The issue is of particular concern now because the state's grid operator said it's likely there won't be adequate supplies of power come this summer if high temperatures blanket the state, which is what the National Weather Service is predicting.  

Still trying to find out who Schwarzenegger met with, Doug Heller, the executive director of The Foundation for Taxpayer and Consumer Rights in Santa Monica, said he, Finkelstein and Michael Shames, the director of San Diego based consumer group Utility Consumers Action Network took part in a conference call hosted by a few of Schwarzenegger's aides just 15 minutes after the same aides briefed reporters April 28.  

Heller, Finkelstein and Shames asked one of the aides whether consumer groups were consulted before Schwarzenegger's letter made it's way to PUC President Michael Peevey.  

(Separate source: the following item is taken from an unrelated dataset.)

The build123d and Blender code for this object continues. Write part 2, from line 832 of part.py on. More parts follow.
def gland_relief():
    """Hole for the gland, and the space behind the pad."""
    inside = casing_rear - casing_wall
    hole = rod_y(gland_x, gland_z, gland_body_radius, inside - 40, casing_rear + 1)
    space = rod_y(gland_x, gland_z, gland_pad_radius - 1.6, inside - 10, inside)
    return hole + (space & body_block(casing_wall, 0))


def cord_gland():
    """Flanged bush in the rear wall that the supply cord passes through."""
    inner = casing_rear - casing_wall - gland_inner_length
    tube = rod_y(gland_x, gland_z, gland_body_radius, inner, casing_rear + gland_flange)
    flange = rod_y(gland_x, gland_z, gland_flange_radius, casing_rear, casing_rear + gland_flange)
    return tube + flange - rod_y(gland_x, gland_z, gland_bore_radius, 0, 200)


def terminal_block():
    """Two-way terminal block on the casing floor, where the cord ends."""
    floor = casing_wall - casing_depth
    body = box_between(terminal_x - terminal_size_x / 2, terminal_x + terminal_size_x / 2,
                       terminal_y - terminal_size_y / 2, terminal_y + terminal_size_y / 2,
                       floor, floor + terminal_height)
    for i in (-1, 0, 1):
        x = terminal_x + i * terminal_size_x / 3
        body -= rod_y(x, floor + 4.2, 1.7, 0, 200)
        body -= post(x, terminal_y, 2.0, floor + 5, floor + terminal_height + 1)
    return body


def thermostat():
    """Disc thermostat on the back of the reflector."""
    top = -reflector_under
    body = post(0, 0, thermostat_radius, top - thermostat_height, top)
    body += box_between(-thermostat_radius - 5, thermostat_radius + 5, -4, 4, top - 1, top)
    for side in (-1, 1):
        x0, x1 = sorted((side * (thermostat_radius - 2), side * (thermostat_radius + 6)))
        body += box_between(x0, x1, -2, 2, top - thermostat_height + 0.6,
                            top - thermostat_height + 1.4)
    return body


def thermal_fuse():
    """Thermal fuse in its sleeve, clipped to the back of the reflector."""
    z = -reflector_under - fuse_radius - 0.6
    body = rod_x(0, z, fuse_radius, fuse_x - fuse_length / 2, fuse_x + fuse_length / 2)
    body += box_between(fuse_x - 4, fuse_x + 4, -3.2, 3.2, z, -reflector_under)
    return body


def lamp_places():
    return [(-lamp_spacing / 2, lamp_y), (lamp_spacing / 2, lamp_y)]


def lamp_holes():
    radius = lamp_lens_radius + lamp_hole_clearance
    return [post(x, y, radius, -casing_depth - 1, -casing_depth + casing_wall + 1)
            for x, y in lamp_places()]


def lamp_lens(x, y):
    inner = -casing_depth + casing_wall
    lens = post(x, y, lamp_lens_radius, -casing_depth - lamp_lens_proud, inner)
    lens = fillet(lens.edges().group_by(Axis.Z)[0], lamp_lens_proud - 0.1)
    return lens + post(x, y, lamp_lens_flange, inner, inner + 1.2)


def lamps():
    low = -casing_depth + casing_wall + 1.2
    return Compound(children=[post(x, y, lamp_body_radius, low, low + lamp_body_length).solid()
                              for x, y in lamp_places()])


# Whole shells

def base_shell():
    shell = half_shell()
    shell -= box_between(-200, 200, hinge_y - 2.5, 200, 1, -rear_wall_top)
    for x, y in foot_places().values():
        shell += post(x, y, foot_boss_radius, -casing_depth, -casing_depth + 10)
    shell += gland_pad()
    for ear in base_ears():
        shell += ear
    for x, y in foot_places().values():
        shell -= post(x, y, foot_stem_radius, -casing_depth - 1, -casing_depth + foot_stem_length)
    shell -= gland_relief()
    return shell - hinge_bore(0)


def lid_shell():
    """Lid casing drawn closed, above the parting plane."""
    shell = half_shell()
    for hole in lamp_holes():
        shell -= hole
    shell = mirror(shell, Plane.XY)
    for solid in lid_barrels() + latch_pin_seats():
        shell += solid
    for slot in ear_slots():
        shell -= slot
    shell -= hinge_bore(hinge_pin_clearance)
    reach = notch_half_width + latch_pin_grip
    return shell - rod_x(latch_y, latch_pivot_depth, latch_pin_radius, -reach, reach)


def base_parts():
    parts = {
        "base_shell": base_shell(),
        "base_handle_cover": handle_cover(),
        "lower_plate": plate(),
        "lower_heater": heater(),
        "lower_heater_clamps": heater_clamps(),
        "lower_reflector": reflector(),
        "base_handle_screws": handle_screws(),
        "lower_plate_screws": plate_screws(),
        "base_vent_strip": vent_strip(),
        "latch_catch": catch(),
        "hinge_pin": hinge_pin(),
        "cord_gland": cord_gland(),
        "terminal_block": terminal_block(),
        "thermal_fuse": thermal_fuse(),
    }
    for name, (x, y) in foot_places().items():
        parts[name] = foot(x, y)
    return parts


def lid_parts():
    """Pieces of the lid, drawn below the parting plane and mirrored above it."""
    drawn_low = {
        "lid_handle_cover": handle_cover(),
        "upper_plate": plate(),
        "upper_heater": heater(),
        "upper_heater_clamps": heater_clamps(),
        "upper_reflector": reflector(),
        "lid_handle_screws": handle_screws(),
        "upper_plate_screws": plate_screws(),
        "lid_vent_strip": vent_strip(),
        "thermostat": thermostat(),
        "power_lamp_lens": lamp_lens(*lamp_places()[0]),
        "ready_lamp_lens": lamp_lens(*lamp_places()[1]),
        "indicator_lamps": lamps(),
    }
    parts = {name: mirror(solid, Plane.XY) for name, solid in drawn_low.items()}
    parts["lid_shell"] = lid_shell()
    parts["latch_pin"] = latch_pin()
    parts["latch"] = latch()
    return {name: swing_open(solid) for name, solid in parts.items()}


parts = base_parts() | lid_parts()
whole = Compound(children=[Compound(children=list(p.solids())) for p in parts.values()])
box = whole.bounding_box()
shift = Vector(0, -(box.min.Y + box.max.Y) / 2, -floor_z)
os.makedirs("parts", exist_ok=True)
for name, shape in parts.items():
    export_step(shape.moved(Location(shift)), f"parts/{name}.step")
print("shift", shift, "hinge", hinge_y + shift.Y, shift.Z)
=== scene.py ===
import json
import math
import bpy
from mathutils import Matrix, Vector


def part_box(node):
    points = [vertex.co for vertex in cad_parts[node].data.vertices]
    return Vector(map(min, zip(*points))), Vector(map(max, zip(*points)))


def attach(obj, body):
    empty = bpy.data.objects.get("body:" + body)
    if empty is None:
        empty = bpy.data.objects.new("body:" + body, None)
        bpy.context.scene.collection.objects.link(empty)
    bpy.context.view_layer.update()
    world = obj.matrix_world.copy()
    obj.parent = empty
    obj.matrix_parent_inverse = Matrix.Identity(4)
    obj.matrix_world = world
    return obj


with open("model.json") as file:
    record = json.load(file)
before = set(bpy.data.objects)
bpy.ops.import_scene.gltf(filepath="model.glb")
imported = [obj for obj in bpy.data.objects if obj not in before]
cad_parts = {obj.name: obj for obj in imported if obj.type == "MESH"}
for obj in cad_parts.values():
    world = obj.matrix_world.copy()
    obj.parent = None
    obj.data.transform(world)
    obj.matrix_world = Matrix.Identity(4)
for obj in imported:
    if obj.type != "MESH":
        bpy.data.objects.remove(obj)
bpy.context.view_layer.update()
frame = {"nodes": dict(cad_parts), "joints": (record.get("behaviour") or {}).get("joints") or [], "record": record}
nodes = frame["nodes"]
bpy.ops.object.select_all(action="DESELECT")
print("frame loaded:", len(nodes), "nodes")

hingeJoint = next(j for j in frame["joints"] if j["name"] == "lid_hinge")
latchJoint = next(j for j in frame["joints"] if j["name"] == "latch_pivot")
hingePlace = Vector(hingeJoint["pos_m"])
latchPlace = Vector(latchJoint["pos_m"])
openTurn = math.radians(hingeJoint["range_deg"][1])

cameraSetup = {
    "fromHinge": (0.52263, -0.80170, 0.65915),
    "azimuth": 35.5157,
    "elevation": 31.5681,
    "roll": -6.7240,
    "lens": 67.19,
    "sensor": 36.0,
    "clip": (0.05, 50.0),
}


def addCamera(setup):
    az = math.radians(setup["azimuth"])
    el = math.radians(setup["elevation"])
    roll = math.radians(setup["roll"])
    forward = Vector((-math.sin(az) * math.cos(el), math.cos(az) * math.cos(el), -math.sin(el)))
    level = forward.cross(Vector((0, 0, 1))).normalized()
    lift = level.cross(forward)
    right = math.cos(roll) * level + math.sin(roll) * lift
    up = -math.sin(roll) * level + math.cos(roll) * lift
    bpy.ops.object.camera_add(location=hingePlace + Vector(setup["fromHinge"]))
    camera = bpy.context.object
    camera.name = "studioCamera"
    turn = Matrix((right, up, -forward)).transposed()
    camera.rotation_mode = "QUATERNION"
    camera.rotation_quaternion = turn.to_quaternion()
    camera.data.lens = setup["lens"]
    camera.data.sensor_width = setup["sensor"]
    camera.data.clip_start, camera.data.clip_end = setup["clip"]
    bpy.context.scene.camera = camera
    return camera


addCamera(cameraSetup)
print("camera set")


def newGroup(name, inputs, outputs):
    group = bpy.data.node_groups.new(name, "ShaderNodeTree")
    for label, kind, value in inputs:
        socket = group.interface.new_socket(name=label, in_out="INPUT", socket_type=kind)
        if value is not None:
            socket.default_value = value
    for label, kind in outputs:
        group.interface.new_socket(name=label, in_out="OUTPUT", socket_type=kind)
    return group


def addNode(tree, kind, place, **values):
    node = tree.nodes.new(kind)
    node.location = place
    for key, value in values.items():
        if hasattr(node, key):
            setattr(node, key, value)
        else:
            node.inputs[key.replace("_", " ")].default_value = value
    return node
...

Heller said one aide, Dan Skopec, Schwarzenegger's Deputy Cabinet Secretary for Energy, assured them that consumer groups were consulted before the governor put his plan in writing.  

"We asked what group he met with but Skopeck said he couldn't tell us because it was privileged information," Heller said. "But if they didn't meet with the three of us than who did they talk to?"  

Skopec could not be reached for comment. But Terri Carbugh, a spokeswoman for Schwarzenegger, said it's very likely that there was a miscommunication between Schwarzenegger's aides and the consumer groups and reporters.  

"This is a governor that favors open government," Carbaugh said. "I can't imagine that the people he met with would be a secret."  

Heller, however, is not so sure.  

"I suspect that Schwarzenegger is doing what politicians do," Heller said. "Get advice from the donors and interests that support him and don't tell anyone about it. The fallout is that he is putting forward an agenda to force small business and consumers to pay high interest rates and setting the stage for the next set of blackouts and energy company gouging."

  By late Friday, Carbaugh was unable to round up a list of names of the people who met with Gov. Schwarzenegger and helped him draft his energy plan because the governor's advisers who are privy to the information had already left for the weekend.